> **Exercise objective**: Repeat all of the data precisely.
** START **
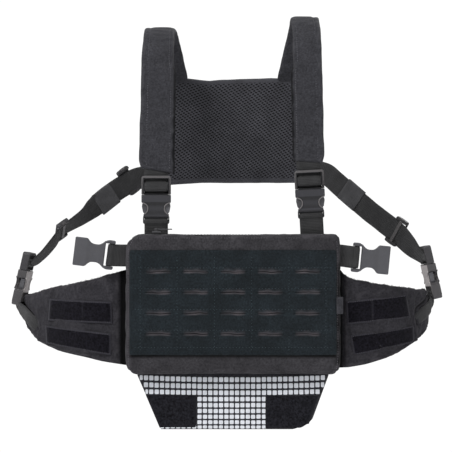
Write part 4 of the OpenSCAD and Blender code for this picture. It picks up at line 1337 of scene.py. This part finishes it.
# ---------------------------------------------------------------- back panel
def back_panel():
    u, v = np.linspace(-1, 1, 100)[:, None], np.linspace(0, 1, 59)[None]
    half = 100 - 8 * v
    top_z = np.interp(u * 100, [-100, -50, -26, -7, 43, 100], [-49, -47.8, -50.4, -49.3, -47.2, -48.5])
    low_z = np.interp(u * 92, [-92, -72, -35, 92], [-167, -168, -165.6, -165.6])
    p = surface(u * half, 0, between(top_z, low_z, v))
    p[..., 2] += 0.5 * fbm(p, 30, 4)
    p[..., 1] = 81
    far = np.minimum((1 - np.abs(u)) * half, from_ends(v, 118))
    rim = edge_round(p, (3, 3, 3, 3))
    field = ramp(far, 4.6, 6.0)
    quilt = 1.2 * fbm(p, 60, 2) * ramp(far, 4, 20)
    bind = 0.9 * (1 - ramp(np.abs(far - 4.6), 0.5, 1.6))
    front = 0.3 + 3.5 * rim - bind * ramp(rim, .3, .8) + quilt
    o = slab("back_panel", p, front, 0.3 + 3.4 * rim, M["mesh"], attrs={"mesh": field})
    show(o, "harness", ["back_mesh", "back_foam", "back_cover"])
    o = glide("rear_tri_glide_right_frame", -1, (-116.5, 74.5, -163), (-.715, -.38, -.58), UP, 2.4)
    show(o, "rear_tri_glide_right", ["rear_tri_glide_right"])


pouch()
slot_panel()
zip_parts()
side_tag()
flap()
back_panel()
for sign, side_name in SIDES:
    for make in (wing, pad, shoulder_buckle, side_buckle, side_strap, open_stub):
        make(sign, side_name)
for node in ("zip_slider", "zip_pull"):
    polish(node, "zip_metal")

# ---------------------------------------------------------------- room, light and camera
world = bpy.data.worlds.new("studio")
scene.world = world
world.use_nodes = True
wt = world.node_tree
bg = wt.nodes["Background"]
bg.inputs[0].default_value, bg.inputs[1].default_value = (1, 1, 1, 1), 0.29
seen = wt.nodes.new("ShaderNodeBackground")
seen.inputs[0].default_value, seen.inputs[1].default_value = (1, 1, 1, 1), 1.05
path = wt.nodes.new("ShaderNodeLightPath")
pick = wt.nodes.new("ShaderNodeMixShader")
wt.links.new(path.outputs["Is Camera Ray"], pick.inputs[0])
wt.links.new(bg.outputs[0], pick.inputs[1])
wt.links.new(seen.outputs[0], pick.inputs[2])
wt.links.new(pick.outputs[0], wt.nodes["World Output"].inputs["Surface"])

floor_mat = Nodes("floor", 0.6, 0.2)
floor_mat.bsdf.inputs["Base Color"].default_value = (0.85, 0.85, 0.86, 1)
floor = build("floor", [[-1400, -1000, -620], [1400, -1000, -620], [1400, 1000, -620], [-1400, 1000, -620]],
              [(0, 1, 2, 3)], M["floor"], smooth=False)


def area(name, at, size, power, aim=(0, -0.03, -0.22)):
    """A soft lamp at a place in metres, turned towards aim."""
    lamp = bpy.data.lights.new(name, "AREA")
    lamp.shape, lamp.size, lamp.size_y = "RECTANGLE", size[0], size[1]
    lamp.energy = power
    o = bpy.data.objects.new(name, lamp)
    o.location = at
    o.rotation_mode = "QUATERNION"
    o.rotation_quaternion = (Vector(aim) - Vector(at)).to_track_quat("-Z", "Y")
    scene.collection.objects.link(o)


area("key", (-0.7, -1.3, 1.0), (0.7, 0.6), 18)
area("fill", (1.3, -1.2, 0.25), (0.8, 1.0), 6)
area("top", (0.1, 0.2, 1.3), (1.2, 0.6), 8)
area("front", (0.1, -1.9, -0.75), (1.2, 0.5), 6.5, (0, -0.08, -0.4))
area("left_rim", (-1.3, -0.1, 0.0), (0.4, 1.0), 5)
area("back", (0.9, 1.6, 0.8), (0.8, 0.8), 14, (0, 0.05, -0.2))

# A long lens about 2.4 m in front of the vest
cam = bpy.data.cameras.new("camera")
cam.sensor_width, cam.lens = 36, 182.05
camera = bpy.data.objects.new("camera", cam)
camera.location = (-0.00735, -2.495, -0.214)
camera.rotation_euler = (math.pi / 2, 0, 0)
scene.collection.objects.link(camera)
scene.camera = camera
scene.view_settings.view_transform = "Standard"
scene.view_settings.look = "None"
** END **
> **The response**:
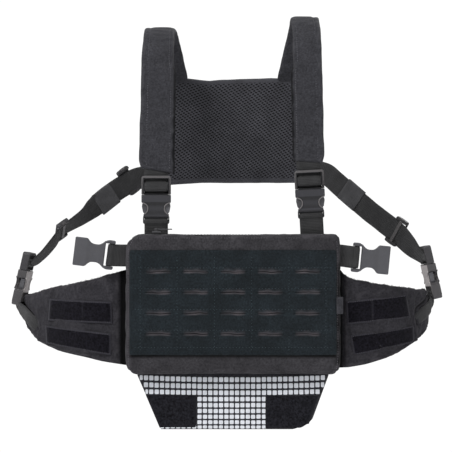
Write part 4 of the OpenSCAD and Blender code for this picture. It picks up at line 1337 of scene.py. This part finishes it.
# ---------------------------------------------------------------- back panel
def back_panel():
    u, v = np.linspace(-1, 1, 100)[:, None], np.linspace(0, 1, 59)[None]
    half = 100 - 8 * v
    top_z = np.interp(u * 100, [-100, -50, -26, -7, 43, 100], [-49, -47.8, -50.4, -49.3, -47.2, -48.5])
    low_z = np.interp(u * 92, [-92, -72, -35, 92], [-167, -168, -165.6, -165.6])
    p = surface(u * half, 0, between(top_z, low_z, v))
    p[..., 2] += 0.5 * fbm(p, 30, 4)
    p[..., 1] = 81
    far = np.minimum((1 - np.abs(u)) * half, from_ends(v, 118))
    rim = edge_round(p, (3, 3, 3, 3))
    field = ramp(far, 4.6, 6.0)
    quilt = 1.2 * fbm(p, 60, 2) * ramp(far, 4, 20)
    bind = 0.9 * (1 - ramp(np.abs(far - 4.6), 0.5, 1.6))
    front = 0.3 + 3.5 * rim - bind * ramp(rim, .3, .8) + quilt
    o = slab("back_panel", p, front, 0.3 + 3.4 * rim, M["mesh"], attrs={"mesh": field})
    show(o, "harness", ["back_mesh", "back_foam", "back_cover"])
    o = glide("rear_tri_glide_right_frame", -1, (-116.5, 74.5, -163), (-.715, -.38, -.58), UP, 2.4)
    show(o, "rear_tri_glide_right", ["rear_tri_glide_right"])


pouch()
slot_panel()
zip_parts()
side_tag()
flap()
back_panel()
for sign, side_name in SIDES:
    for make in (wing, pad, shoulder_buckle, side_buckle, side_strap, open_stub):
        make(sign, side_name)
for node in ("zip_slider", "zip_pull"):
    polish(node, "zip_metal")

# ---------------------------------------------------------------- room, light and camera
world = bpy.data.worlds.new("studio")
scene.world = world
world.use_nodes = True
wt = world.node_tree
bg = wt.nodes["Background"]
bg.inputs[0].default_value, bg.inputs[1].default_value = (1, 1, 1, 1), 0.29
seen = wt.nodes.new("ShaderNodeBackground")
seen.inputs[0].default_value, seen.inputs[1].default_value = (1, 1, 1, 1), 1.05
path = wt.nodes.new("ShaderNodeLightPath")
pick = wt.nodes.new("ShaderNodeMixShader")
wt.links.new(path.outputs["Is Camera Ray"], pick.inputs[0])
wt.links.new(bg.outputs[0], pick.inputs[1])
wt.links.new(seen.outputs[0], pick.inputs[2])
wt.links.new(pick.outputs[0], wt.nodes["World Output"].inputs["Surface"])

floor_mat = Nodes("floor", 0.6, 0.2)
floor_mat.bsdf.inputs["Base Color"].default_value = (0.85, 0.85, 0.86, 1)
floor = build("floor", [[-1400, -1000, -620], [1400, -1000, -620], [1400, 1000, -620], [-1400, 1000, -620]],
              [(0, 1, 2, 3)], M["floor"], smooth=False)


def area(name, at, size, power, aim=(0, -0.03, -0.22)):
    """A soft lamp at a place in metres, turned towards aim."""
    lamp = bpy.data.lights.new(name, "AREA")
    lamp.shape, lamp.size, lamp.size_y = "RECTANGLE", size[0], size[1]
    lamp.energy = power
    o = bpy.data.objects.new(name, lamp)
    o.location = at
    o.rotation_mode = "QUATERNION"
    o.rotation_quaternion = (Vector(aim) - Vector(at)).to_track_quat("-Z", "Y")
    scene.collection.objects.link(o)


area("key", (-0.7, -1.3, 1.0), (0.7, 0.6), 18)
area("fill", (1.3, -1.2, 0.25), (0.8, 1.0), 6)
area("top", (0.1, 0.2, 1.3), (1.2, 0.6), 8)
area("front", (0.1, -1.9, -0.75), (1.2, 0.5), 6.5, (0, -0.08, -0.4))
area("left_rim", (-1.3, -0.1, 0.0), (0.4, 1.0), 5)
area("back", (0.9, 1.6, 0.8), (0.8, 0.8), 14, (0, 0.05, -0.2))

# A long lens about 2.4 m in front of the vest
cam = bpy.data.cameras.new("camera")
cam.sensor_width, cam.lens = 36, 182.05
camera = bpy.data.objects.new("camera", cam)
camera.location = (-0.00735, -2.495, -0.214)
camera.rotation_euler = (math.pi / 2, 0, 0)
scene.collection.objects.link(camera)
scene.camera = camera
scene.view_settings.view_transform = "Standard"
scene.view_settings.look = "None"